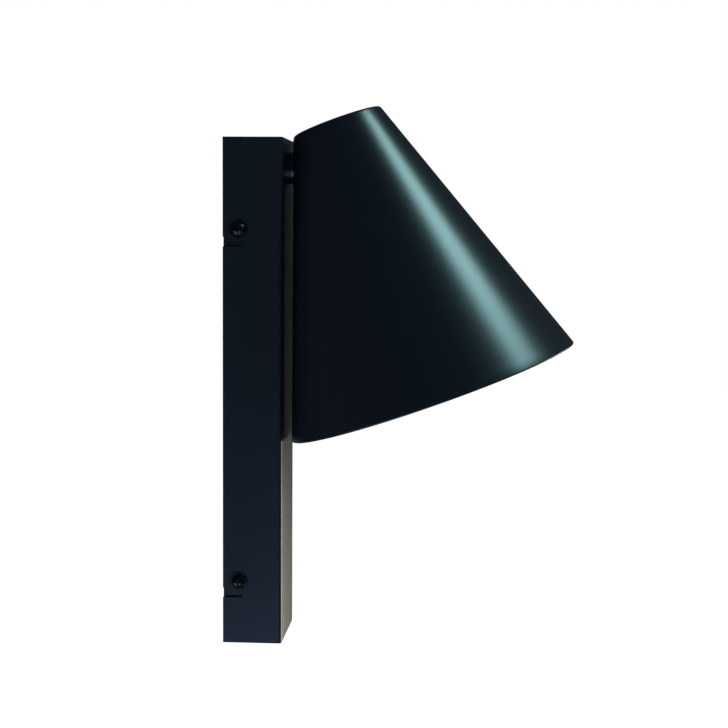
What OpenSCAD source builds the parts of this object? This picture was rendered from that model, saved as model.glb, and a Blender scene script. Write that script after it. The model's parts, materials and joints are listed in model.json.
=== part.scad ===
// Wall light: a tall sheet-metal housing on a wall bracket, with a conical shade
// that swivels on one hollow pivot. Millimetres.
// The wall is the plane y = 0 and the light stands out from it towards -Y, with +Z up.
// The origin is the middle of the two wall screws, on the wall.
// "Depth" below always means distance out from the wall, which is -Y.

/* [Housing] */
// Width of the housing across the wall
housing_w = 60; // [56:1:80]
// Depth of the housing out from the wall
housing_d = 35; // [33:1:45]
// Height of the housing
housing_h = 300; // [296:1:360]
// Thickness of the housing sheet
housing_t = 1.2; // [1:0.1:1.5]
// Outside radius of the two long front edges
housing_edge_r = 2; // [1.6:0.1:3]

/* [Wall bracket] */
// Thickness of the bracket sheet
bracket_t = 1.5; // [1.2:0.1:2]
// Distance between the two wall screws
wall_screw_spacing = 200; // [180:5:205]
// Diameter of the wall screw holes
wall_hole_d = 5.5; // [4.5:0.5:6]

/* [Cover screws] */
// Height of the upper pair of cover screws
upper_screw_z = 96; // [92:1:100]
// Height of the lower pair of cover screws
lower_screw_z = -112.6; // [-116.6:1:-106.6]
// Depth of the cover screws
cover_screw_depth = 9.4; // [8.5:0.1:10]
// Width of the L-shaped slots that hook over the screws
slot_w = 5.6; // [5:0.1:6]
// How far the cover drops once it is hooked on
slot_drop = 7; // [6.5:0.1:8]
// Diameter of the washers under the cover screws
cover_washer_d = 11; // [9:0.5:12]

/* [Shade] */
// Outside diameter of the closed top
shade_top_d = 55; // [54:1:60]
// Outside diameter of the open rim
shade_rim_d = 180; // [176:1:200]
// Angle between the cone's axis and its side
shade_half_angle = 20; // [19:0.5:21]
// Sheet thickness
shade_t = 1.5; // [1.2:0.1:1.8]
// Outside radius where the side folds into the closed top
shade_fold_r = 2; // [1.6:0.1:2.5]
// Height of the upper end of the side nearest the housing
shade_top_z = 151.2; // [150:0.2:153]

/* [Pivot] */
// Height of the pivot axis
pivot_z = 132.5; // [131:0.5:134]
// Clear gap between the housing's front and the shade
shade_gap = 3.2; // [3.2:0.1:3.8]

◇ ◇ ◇

**INSTRUCTIONS FOR THE TASK**
Reproduce exactly, please, only the lines from the start of the data above to the line that contains "housing_edge_r = 2; // [1.6:0.1:3]", with both ends kept.

**RESULT OF THIS EXERCISE**
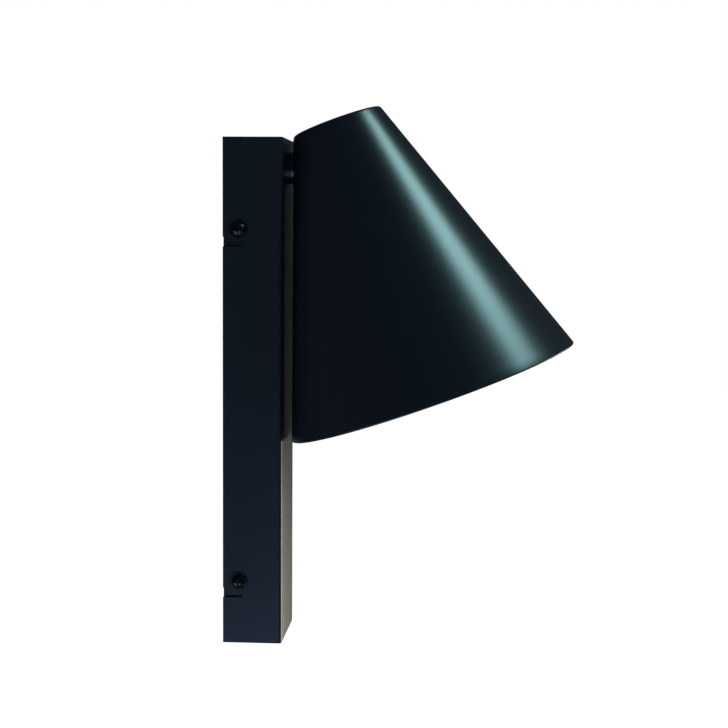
What OpenSCAD source builds the parts of this object? This picture was rendered from that model, saved as model.glb, and a Blender scene script. Write that script after it. The model's parts, materials and joints are listed in model.json.
=== part.scad ===
// Wall light: a tall sheet-metal housing on a wall bracket, with a conical shade
// that swivels on one hollow pivot. Millimetres.
// The wall is the plane y = 0 and the light stands out from it towards -Y, with +Z up.
// The origin is the middle of the two wall screws, on the wall.
// "Depth" below always means distance out from the wall, which is -Y.

/* [Housing] */
// Width of the housing across the wall
housing_w = 60; // [56:1:80]
// Depth of the housing out from the wall
housing_d = 35; // [33:1:45]
// Height of the housing
housing_h = 300; // [296:1:360]
// Thickness of the housing sheet
housing_t = 1.2; // [1:0.1:1.5]
// Outside radius of the two long front edges
housing_edge_r = 2; // [1.6:0.1:3]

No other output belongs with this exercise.